Does The Media Swing, Or Get Swung?

What power does the audience really have? Is the agenda set by the media, or is it actually set by the audience? A musing on News Corporation’s influence in Australia’s 2013 Federal Election. This was written in response to the following question: “What are the media being blamed for today, and is this justified?” — First published at on March 18, 2014. 

Today, the Media is being blamed for directly influencing the outcome of elections by allegedly favouring certain ideologies and parties across various publications. In particular, one specific Australian media outlet came under particular scrutiny during the 2013 Election. Questions remain as to whether its actions were too direct, and influenced the election result via its unabashed support of one Australian political party, coupled with its relentless smearing of their opposition.

“But whether the Tele swung votes or not, there’s
no question it was trying.
The final tally of the paper’s coverage in the
election campaign stacks up like this:
Out of a total of 293 political stories we scored only
six as pro Labor. While 43 were pro coalition. On
the negative side there were just five articles which
we judged to be anti Coalition. While a remarkable
134 were anti Labor. The rest we scored as

(Media Watch 2014)

News Corp Australia, is almost unparalleled in its broadcasting ability within the Australian media landscape, and this awesome power was demonstrated during the Australian Federal election in 2013. Front page news was replaced with opinion pieces and these dominated News Corp’s capital city tabloids The Courier Mail and The Daily Telegraph leading into the election, saturating society with Liberal-National Coalition support every day, while conversely ,they actively opposed the Labor Party, who were in direct competition with the Coalition in Australia’s two party preferred government system.

Overall, the election was a landslide. The LNP took a massive 90 seats, an entire 17 more than the previous election, while the ALP slumped from 72 to 55. It can be suggested that this result can be at least partially attributed to News Corp Australia’s publications during and before the election period. Some say such a relentless campaign can not be ignored.

The question about whether the media should be blamed for this still remains. Were the actions taken by News Corp a deliberate ploy to sway the votes of the everyday Australians through an unrelenting barrage of bias — Or, was this an innocent and completely understandable business decision? Were News Corp just providing their audience with the sort of opinion and news they actually desired, so as to sell as many copies of their publications as possible? Or was there another motive behind their editorial decisions?

The only certain answer as to the media’s culpability depends on your individual perspective. Some will see News Corp’s editorials as purely a calculated commercial decision, designed to aid the bottom line and take advantage of a common swing against Labor amongst the electorate, as the election went on.

Others, will view their actions as the catalyst for the change in government and a key factor in the landslide LNP victory. Not all the blame can be attributed to News and other media outlets until their controlling stake holders admit to any sort of purposeful bias and designs to alter the outcome of an election; I used to hold the belief that News Corp Australia were purposefully trying to influence the election result.

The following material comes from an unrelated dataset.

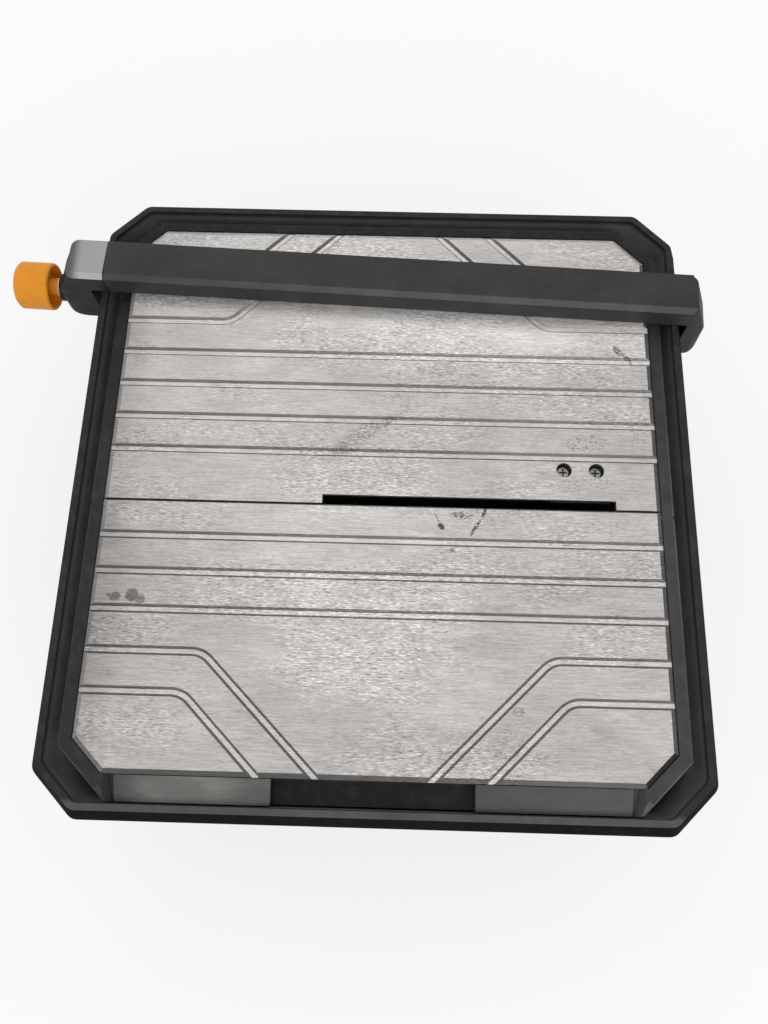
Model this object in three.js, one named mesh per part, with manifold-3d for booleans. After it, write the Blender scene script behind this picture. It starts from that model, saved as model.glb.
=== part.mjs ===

But the further I look into this situation, considering News Corp Australia’s past, I can’t help but come to the conclusion that this was a calculated commercial decision. Maybe News would have preferred a Coalition victory simply because it would sell more papers — If they were to publish the type of editorials and “News” the electorate was favouring, they’d inevitably experience an increase in the sales of their publications during the election period.

They openly supported Labor in the 2007 Election, as some may recall — The Daily Telegraph even referenced this in it’s infamous editorial-cover-piece “Finally, you now have the chance to… KICK THIS MOB OUT”:

“In 2007, The Daily Telegraph supported the
election of a Labor government led by Kevin
Rudd.” (Daily Telegraph 2013)

Based on that, was 2013 just 2007 with blue neck ties instead of red?

The same arguments can be applied to 2007 — A swing for change, and the media of the nation simply responding by creating a product it’s customers desired — a pro Labor product.

Perspective. Where you stand will decide what you feel about this. The more I think about it, the more I can believe that this was just a business making a smart business decision.

Certainly, it is just as plausible that News Corp Australia “went with the flow” as it is to suggest that the landslide victory was influenced heavily by their publications — They aren’t the only media publishers in Australia.

Based on that, I cannot blame the media for influencing election results directly — It’s not justified.